Material provided:

————————

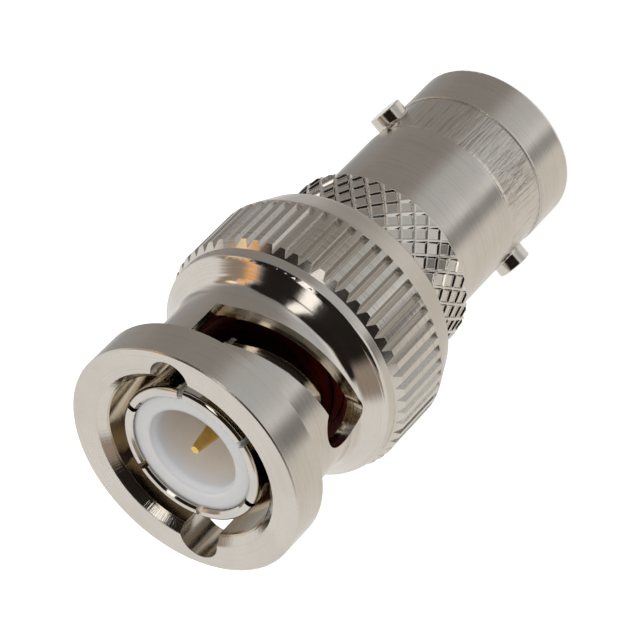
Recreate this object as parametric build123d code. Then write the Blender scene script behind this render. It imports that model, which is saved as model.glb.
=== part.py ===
from build123d import *
import math
import os

os.makedirs("parts", exist_ok=True)

# The jack's end face lies on z = 0 and the plug looks up along +Z. The studs lie on X. Millimetres.

# Jack shell, outside
shell_radius = 4.83
rim_round = 0.25
relief_start = 2.85
relief_width = 3.15
relief_depth = 0.06
relief_runout = 0.38
stud_radius = 0.975
stud_height = 4.4
stud_rise = 0.66
stud_edge = 0.04
band_start = 11.46
band_length = 4.64
band_rise = 0.71
band_chamfer = 0.14

# Diamond knurl on the band: crossing ridges with pockets between them
knurl_count = 34
knurl_pitch = 1.3
knurl_rows = 7
knurl_first_row = -0.08
knurl_angle = -50.6
knurl_ridge_width = 0.06
knurl_depth = 0.13
knurl_wall_run = 0.1
knurl_overshoot = 0.02

# Jack shell, inside
shell_bore_radius = 4.06
shell_bore_depth = 8.4
mouth_chamfer = 0.15
land_bore_radius = 2.9
land_thickness = 0.8
bead_radius = 3.3
bead_length = 2.8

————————

Written instruction: Every line above should be printed again exactly as it stands.

Solution:
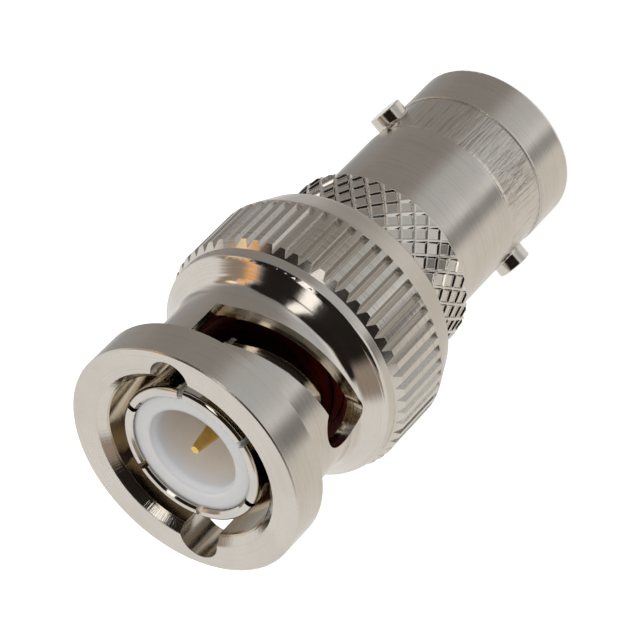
Recreate this object as parametric build123d code. Then write the Blender scene script behind this render. It imports that model, which is saved as model.glb.
=== part.py ===
from build123d import *
import math
import os

os.makedirs("parts", exist_ok=True)

# The jack's end face lies on z = 0 and the plug looks up along +Z. The studs lie on X. Millimetres.

# Jack shell, outside
shell_radius = 4.83
rim_round = 0.25
relief_start = 2.85
relief_width = 3.15
relief_depth = 0.06
relief_runout = 0.38
stud_radius = 0.975
stud_height = 4.4
stud_rise = 0.66
stud_edge = 0.04
band_start = 11.46
band_length = 4.64
band_rise = 0.71
band_chamfer = 0.14

# Diamond knurl on the band: crossing ridges with pockets between them
knurl_count = 34
knurl_pitch = 1.3
knurl_rows = 7
knurl_first_row = -0.08
knurl_angle = -50.6
knurl_ridge_width = 0.06
knurl_depth = 0.13
knurl_wall_run = 0.1
knurl_overshoot = 0.02

# Jack shell, inside
shell_bore_radius = 4.06
shell_bore_depth = 8.4
mouth_chamfer = 0.15
land_bore_radius = 2.9
land_thickness = 0.8
bead_radius = 3.3
bead_length = 2.8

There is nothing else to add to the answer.